In each work’s title is a clue to its deeper meaning. Jade Rude’s seemingly minimal sculptures reference geometric shapes that reoccur in Albrecht Dürer’s representational paintings, and Jim Verburg’s Rothko-influenced canvases are, in reality, layers of starched cotton placed together in a way that reflects light and shadow.
Says Bowron, “If you take the time to ask and look or read to find out what’s going on, there’s a huge trajectory of the process behind it that is super interesting. The reward involved in spending time with a work is what makes it gratifying.”
“Doubling the Cube,” Rachel Hellman, at Galleri Urbane
Exhibition dates: Through December 30
Blurring the line between painting and sculpture is the specialty of Rachel Hellman. Candy-striped and decidedly cool, her pieces of origami-influenced painted poplar wood and geometric compositions on paper at Galleri Urbane provide a geometric puzzle to solve as they engage the eye with a vivid spectrum of color.

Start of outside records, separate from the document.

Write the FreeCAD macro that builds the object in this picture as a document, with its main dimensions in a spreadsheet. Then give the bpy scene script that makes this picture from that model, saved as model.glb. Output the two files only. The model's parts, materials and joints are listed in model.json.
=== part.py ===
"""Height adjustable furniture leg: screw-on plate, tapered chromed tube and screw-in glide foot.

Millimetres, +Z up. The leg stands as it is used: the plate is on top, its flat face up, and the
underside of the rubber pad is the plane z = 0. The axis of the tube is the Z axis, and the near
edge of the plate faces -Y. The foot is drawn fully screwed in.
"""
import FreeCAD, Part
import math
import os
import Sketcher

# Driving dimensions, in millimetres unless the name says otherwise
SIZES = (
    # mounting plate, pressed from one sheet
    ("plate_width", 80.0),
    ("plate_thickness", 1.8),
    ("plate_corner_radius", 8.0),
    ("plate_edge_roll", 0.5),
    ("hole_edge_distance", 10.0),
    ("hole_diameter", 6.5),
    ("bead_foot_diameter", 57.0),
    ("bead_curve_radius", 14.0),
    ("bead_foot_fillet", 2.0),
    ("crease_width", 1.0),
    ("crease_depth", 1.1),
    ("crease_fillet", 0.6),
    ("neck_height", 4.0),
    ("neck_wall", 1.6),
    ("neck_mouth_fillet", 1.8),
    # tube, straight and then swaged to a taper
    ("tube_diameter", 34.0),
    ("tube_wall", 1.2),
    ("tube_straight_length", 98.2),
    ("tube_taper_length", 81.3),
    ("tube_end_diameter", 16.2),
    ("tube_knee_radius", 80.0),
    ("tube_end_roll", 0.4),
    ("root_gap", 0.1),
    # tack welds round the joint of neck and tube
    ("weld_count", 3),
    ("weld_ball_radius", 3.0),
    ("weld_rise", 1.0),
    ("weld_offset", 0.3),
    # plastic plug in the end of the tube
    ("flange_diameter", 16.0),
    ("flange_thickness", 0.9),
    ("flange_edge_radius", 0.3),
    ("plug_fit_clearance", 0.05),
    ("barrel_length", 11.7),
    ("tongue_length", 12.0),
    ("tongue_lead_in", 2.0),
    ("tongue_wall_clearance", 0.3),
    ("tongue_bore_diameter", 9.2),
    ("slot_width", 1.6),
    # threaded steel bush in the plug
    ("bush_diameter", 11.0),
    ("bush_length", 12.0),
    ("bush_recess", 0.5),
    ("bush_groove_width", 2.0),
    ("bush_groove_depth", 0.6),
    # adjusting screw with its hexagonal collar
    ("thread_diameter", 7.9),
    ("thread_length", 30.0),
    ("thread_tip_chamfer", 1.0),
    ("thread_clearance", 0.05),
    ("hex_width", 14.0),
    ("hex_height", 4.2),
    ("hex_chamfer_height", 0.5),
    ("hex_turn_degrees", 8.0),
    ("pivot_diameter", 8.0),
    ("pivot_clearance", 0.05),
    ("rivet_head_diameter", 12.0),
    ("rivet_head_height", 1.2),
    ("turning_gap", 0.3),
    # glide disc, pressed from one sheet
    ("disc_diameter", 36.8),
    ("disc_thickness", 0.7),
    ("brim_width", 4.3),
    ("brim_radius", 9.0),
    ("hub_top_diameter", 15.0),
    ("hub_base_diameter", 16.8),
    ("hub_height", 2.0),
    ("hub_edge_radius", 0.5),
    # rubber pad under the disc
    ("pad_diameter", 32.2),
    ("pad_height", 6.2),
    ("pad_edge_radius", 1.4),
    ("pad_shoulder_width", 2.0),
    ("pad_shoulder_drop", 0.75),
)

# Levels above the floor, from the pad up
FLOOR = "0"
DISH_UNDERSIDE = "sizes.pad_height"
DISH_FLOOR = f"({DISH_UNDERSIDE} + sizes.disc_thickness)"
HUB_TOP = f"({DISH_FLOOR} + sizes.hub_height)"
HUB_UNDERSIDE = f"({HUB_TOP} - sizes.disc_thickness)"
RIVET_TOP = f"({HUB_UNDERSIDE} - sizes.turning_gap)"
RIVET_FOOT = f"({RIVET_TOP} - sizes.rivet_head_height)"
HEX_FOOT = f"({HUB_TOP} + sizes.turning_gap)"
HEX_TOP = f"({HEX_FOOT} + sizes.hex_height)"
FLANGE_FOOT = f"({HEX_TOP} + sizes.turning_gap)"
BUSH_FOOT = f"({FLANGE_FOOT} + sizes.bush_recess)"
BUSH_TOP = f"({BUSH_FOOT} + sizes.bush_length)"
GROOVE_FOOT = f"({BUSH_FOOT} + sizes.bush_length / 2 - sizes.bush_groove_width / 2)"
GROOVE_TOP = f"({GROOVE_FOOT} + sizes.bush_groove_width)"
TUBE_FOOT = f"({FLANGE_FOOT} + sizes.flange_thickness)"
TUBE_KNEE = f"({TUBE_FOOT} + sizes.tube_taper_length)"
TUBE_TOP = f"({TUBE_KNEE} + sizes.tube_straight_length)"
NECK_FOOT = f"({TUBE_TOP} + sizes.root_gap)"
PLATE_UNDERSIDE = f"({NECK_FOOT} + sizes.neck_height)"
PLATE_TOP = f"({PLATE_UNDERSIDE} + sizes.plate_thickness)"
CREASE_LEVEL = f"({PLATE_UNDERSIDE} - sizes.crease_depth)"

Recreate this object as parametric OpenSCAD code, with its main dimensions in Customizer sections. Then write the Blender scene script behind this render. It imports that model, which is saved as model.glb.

“I kind of think of them as parallel bodies of work,” says the artist of her mix of mediums, which may seem to be complementary at first glance. “I never really make a work on paper from a sculpture or vice versa, but I think there’s a conversation between the two. Sometimes the color that happens in the two-dimensional pieces comes into the sculptural ones, but it’s more about investigating ideas through a different channel.”
Most known for her work as a painter, Hellman was rolling scrolls on the floor when she came up with the idea of taking angles into a third dimension. The through-line through all of her work is the way the vivid hues grab you and don’t let go.
“My work can be formal and cool, and really aggressive and playful,” she says. “(The colors) change the feel of the work and the mood of the piece.”